Wednesday, August 6, 2014

Some Do and Some Don't (You Never Can Tell with Bees)


My mother's attitude toward cooking could best be described as tepid and when I married, I felt much the same way. My father-in-law owned a roadside restaurant and my husband and I ate there most of the time when we began our life together. When we moved away from this refuge, TunaHelper became my best friend. Then I had a baby and found there were huge amounts of my time at home that stretched before me like the Gobi Desert. I started to read recipes in magazines, and then cookbooks. I discovered I could make things that I'd never dreamed of eating--exotic delicacies like eggs foo yung and beef stew with red wine.

As the seventies progressed, so did the cookbooks,and the minute I discovered Elizabeth David, there was no turning back. One year we bought half a pig and every damned bit of it was served up in the style of the French provinces.

Cooking was the least irksome domestic duty and I immersed myself in it. When my kids grew up, I cooked dinner for friends; after my first three months in Thailand, I came back to the U.S. and found a Thai cookbook and made wild forays into that cuisine with enthusiasm and very little skill.

Then I went back to Thailand for two years, during which time I never cooked a damned thing--ever. I made coffee in the morning and that was it. On the streets were hundreds of people who cooked for me, and in the nine years total that I spent in that country, I learned not to cook.

This is not a skill that translates well in the States.

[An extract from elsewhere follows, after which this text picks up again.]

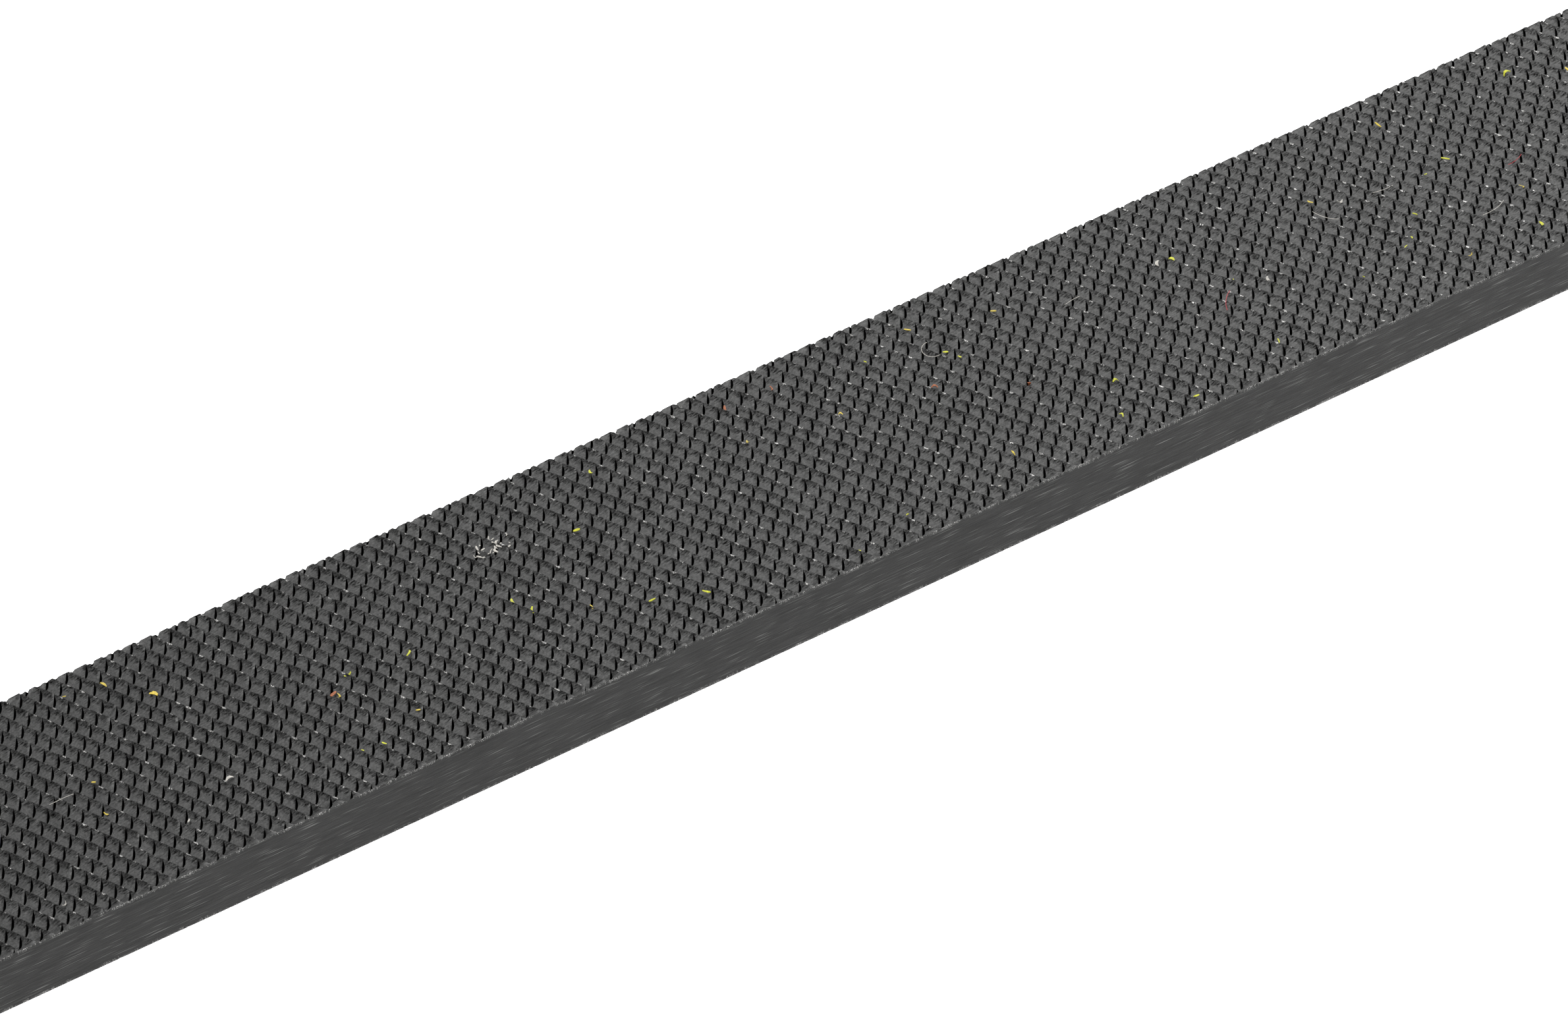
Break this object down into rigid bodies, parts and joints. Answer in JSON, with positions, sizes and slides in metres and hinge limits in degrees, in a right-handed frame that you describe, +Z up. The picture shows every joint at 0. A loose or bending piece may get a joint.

At heart I suppose I was never a cook or I couldn't have relinquished the task so thoroughly. I've been back from Thailand for three years and the only food I ever cook edibly is Thai. When I don't make that effort, I roast chickens and chunks of pork. or I buy a quart of plain yogurt and eat it, or when tomatoes finally smell the way they should, I eat them. But as far as combining these things into a creative little mixture, forget it. That means cooking and I don't do that anymore.

It's too much effort and too much money for too little pleasure. It's boring--both making the food and consuming it. And face it, a tomato tastes best when  in the peak of summer it's eaten like the fruit it is, uncooked with a sprinkling of salt.

Much of my aversion to practicing culinary arts in this country is most of the food is eaten out of season and very little of it is fresh. The worst thing to happen to food was refrigeration. In countries where that's uncommon, food has to be fresh. And that's a terrible thing to become accustomed to, because when you're back in the land of freezers and refrigerators, you don't want to eat.

It's summer in Seattle and I understand the farmer's markets have fruit and vegetables that haven't been shipped for thousands of miles in a reefer van. There's a butcher shop down the street that has unfrozen meat that is displayed like offerings from Tiffany and cost only marginally less. It's the time to eat, I suppose--if I can afford to pay those premium prices for food that tastes good--food that stands on its own without ruffles and flourishes and with the barest minimum of preparation.

Or I can move back to the nation of good cooks and let them do it all for me...


4 comments:

Cheron said...

Love this post! I vote for moving back to Thailand. :-)

Nicki Chen said...

I do spend way too much time cooking. And then you have to wash the dishes and go shopping, and soon it's time to cook again. Oh, well. I guess it's better than not having enough to eat.

Janet Brown said...

Thanks, Cheron!

Janet Brown said...

Whey powder shakes, Nicki, blended with a banana and cinnamon. And salads.